Even the mother of one of the actresses Heather Donahue received multiple sympathy cards upon the release of the film, people genuinely thought the film was real and she was dead. It was marketed perfectly, and is probably the best marketing done for a movie ever.

It was a rare moment in cinematic history where an indie film destined for obscurity went global, earning over $248 million from a budget of just $60,000.

Directors Daniel Myrick and Eduardo Sánchez made the most out of this modest budget, and the innovative shooting style allowed them to achieve a lot without the constraints of conventional filmmaking. The film was pieced together from 20 hours of raw footage shot over eight days in Maryland, with much of the dialogue improvised on the spot.

Even now, knowing that much of the hype was manufactured, the film remains impressive. The acting is superb, and there are some genuinely scary moments, and in case you’re not familiar with the premise, The Blair Witch Project tells the simple story of three student filmmakers who venture into the woods to investigate a local legend, where they all disappear, leaving behind nearly everything, and you then get to watch the found footage left behind to find out what happened to them.

The movie has no music or sound effects and the actors had a basic plot to follow, as said above, a lot was improvised, but their reactions to the scares were mostly real. Myrick and Sanchez set up hidden speakers in the woods without telling the actors, so when the actors heard snapping branches, running, or children playing, the reactions were genuine. 
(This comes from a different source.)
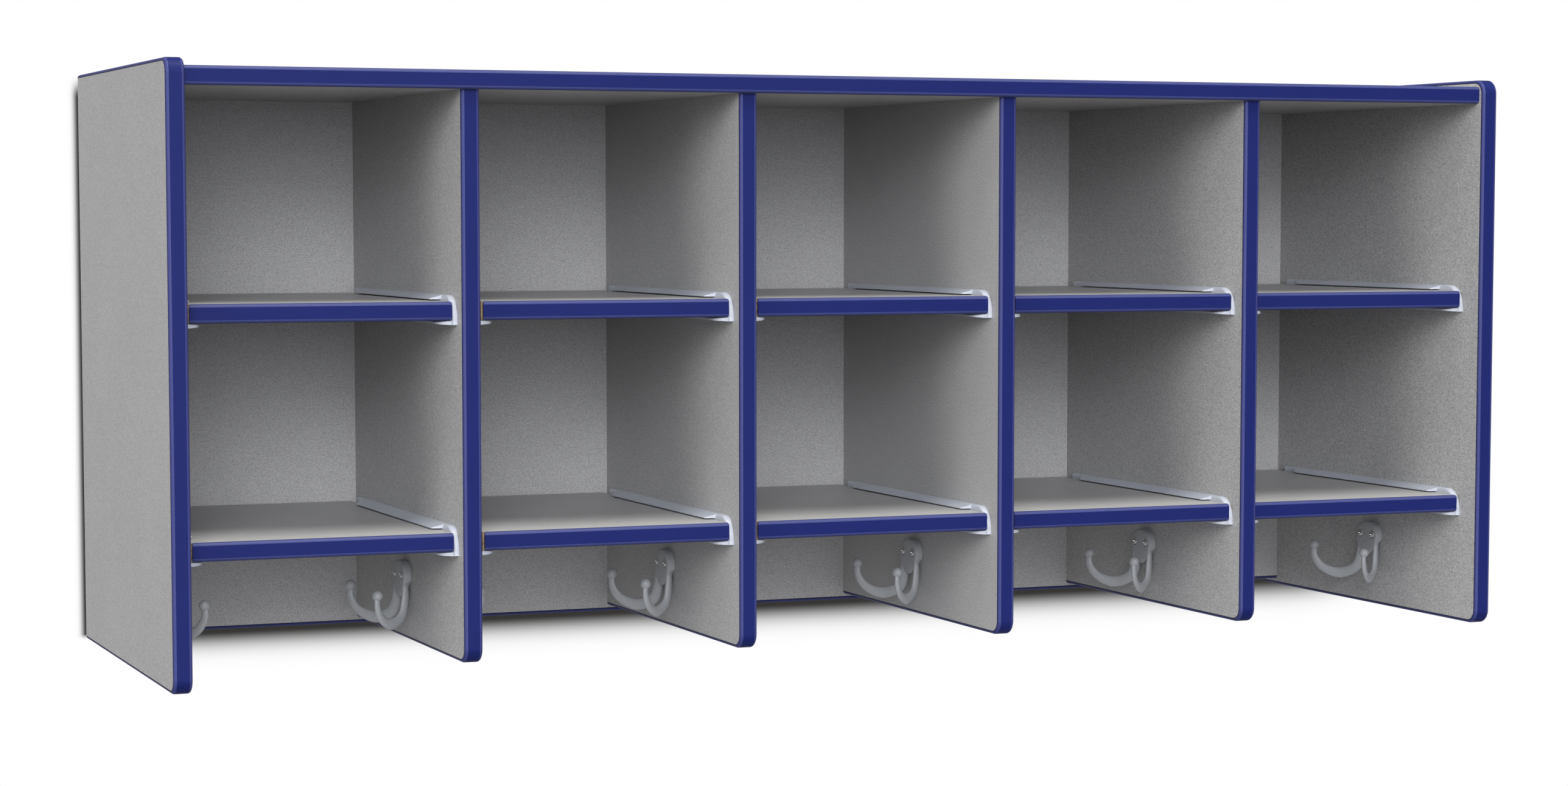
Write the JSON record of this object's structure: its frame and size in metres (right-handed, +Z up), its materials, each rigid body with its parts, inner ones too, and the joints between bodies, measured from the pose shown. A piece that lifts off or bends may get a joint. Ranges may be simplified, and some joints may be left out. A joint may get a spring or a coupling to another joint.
{
  "type": "wall cubby and coat hook unit",
  "caption": "Wall-hung cubby unit in grey laminate with blue edge band: open compartments with sliding shelves in plastic rails, above double coat hooks.",
  "frame": {"origin": "middle of the back board's rear face, where the unit is screwed to the wall", "axes": "+Y into the wall, -Y out of the open front, +Z up, +X to the right of someone facing the unit"},
  "size_m": [1.232, 0.381, 0.504],
  "materials": {
    "grey_laminate": "speckled light grey laminate on particle board, satin",
    "blue_edge_band": "deep blue edge band, satin",
    "rail_plastic": "pale grey moulded plastic, satin",
    "hook_plastic": "mid grey moulded plastic, satin"
  },
  "bodies": {
    "carcass": {"end_left": "grey_laminate", "end_right": "grey_laminate", "top_board": "grey_laminate", "back_board": "grey_laminate", "partition_1": "grey_laminate", "partition_2": "grey_laminate", "partition_3": "grey_laminate", "partition_4": "grey_laminate", "band_end_left": "blue_edge_band", "band_end_right": "blue_edge_band", "band_top": "blue_edge_band", "band_back": "blue_edge_band", "band_partition_1": "blue_edge_band", "band_partition_2": "blue_edge_band", "band_partition_3": "blue_edge_band", "band_partition_4": "blue_edge_band", "rail_upper_1_left": "rail_plastic", "rail_upper_1_right": "rail_plastic", "rail_lower_1_left": "rail_plastic", "rail_lower_1_right": "rail_plastic", "rail_upper_2_left": "rail_plastic", "rail_upper_2_right": "rail_plastic", "rail_lower_2_left": "rail_plastic", "rail_lower_2_right": "rail_plastic", "rail_upper_3_left": "rail_plastic", "rail_upper_3_right": "rail_plastic", "rail_lower_3_left": "rail_plastic", "rail_lower_3_right": "rail_plastic", "rail_upper_4_left": "rail_plastic", "rail_upper_4_right": "rail_plastic", "rail_lower_4_left": "rail_plastic", "rail_lower_4_right": "rail_plastic", "rail_upper_5_left": "rail_plastic", "rail_upper_5_right": "rail_plastic", "rail_lower_5_left": "rail_plastic", "rail_lower_5_right": "rail_plastic", "hook_1_left": "hook_plastic", "hook_1_right": "hook_plastic", "hook_2_left": "hook_plastic", "hook_2_right": "hook_plastic", "hook_3_left": "hook_plastic", "hook_3_right": "hook_plastic", "hook_4_left": "hook_plastic", "hook_4_right": "hook_plastic", "hook_5_left": "hook_plastic", "hook_5_right": "hook_plastic"},
    "shelf_upper_1": {"shelf_upper_1": "grey_laminate"},
    "shelf_lower_1": {"shelf_lower_1": "grey_laminate"},
    "shelf_upper_2": {"shelf_upper_2": "grey_laminate"},
    "shelf_lower_2": {"shelf_lower_2": "grey_laminate"},
    "shelf_upper_3": {"shelf_upper_3": "grey_laminate"},
    "shelf_lower_3": {"shelf_lower_3": "grey_laminate"},
    "shelf_upper_4": {"shelf_upper_4": "grey_laminate"},
    "shelf_lower_4": {"shelf_lower_4": "grey_laminate"},
    "shelf_upper_5": {"shelf_upper_5": "grey_laminate"},
    "shelf_lower_5": {"shelf_lower_5": "grey_laminate"}
  },
  "joints": [
    {"name": "shelf_upper_1_slide", "type": "slide", "parent": "carcass", "child": "shelf_upper_1", "axis": [0, -1, 0], "range_m": [0, 0.3]},
    {"name": "shelf_lower_1_slide", "type": "slide", "parent": "carcass", "child": "shelf_lower_1", "axis": [0, -1, 0], "range_m": [0, 0.3]},
    {"name": "shelf_upper_2_slide", "type": "slide", "parent": "carcass", "child": "shelf_upper_2", "axis": [0, -1, 0], "range_m": [0, 0.3]},
    {"name": "shelf_lower_2_slide", "type": "slide", "parent": "carcass", "child": "shelf_lower_2", "axis": [0, -1, 0], "range_m": [0, 0.3]},
    {"name": "shelf_upper_3_slide", "type": "slide", "parent": "carcass", "child": "shelf_upper_3", "axis": [0, -1, 0], "range_m": [0, 0.3]},
    {"name": "shelf_lower_3_slide", "type": "slide", "parent": "carcass", "child": "shelf_lower_3", "axis": [0, -1, 0], "range_m": [0, 0.3]},
    {"name": "shelf_upper_4_slide", "type": "slide", "parent": "carcass", "child": "shelf_upper_4", "axis": [0, -1, 0], "range_m": [0, 0.3]},
    {"name": "shelf_lower_4_slide", "type": "slide", "parent": "carcass", "child": "shelf_lower_4", "axis": [0, -1, 0], "range_m": [0, 0.3]},
    {"name": "shelf_upper_5_slide", "type": "slide", "parent": "carcass", "child": "shelf_upper_5", "axis": [0, -1, 0], "range_m": [0, 0.3]},
    {"name": "shelf_lower_5_slide", "type": "slide", "parent": "carcass", "child": "shelf_lower_5", "axis": [0, -1, 0], "range_m": [0, 0.3]}
  ]
}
Blair Witch Project missing poster

The movie can be divided into three parts really. The first part is a documentary about the fictional Blair Witch, getting you even more involved in the story. The 3 actors, Heather, Mike, and Josh start to interview people in Burkittsville, each telling different stories about the woods. These tales set the tone as they venture into the woods. 
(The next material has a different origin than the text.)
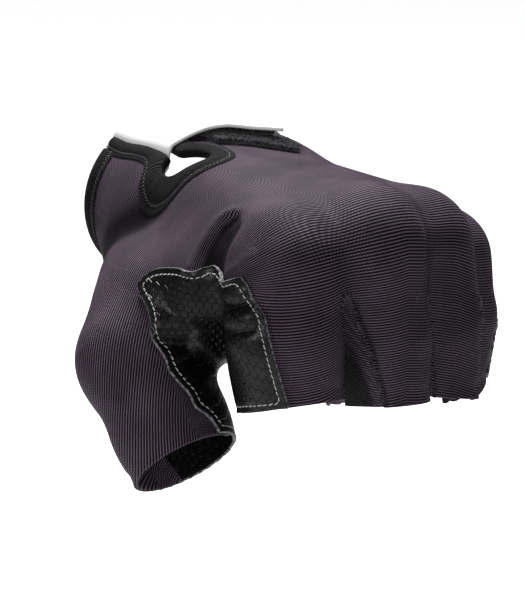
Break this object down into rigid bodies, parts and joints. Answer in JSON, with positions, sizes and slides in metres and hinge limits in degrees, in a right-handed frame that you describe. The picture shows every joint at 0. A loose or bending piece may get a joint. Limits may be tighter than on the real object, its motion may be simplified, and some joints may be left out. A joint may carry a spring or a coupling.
{
  "type": "fitness glove",
  "caption": "Half-finger training glove for the left hand on a closed fist, hollow inside, with stretch knit back, leather palm and a wrist strap.",
  "frame": {"origin": "middle of the wrist opening, in the plane of the cuff's edge", "axes": "-Y from the wrist towards the knuckles, +Z out of the back of the hand, -X towards the thumb"},
  "size_m": [0.1058, 0.1117, 0.0822],
  "materials": {
    "knit": "black ribbed stretch knit",
    "leather": "black synthetic leather, embossed with small hexagons",
    "binding": "black elastic tape",
    "strap": "plain white, smooth",
    "hook_tape": "black hook and loop tape"
  },
  "bodies": {
    "root": {"knit_shell": "knit", "fourchette_index_middle": "knit", "fourchette_middle_ring": "knit", "fourchette_ring_little": "knit", "palm_leather": "leather", "cuff_binding": "binding", "keyhole_binding": "binding", "wrist_strap": "strap", "hook_pad": "hook_tape", "loop_pad": "hook_tape"}
  },
  "joints": []
}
The first part is the documentary  about the legend of the witch and the woods. Many people have apparently mysteriously died there, supposedly killed by the witch, but what does the Witch look like? This lack of a clear image fuels the fear of the unknown as we imagine our own version of the Blair Witch lurking in the woods, haunting the documentary crew.

The second part is the hopeless expedition, and shows the filmmakers getting lost and increasingly scared. This part succeeds largely because of the production decisions, and where the actors improvised a lot of their dialogue, who also apparently harassed them at night and deprived them of food. This created a real sense of fear and desperation, which makes their descent into madness and hopelessness very convincing.

The third part, confronting the witch, is the climax The filmmakers' growing panic, combined with the mysterious sounds and sights in the dark woods, leads to the terrifying confrontation. And while we as viewers do not see much, it is that sense of the unknown which made it work so well. I still enjoy the ending to the film, it was brilliantly done.

Maybe I have some nostalgia involved still, but for me the movie still holds up today, it was all just brilliantly done and came together so well, and while the follow up Book Of Shadows was one of the worse movies of all time, I didn't mind the 2016 version at all. And if you did not know, they are rebooting the series for a new Blair Witch movie in 2025.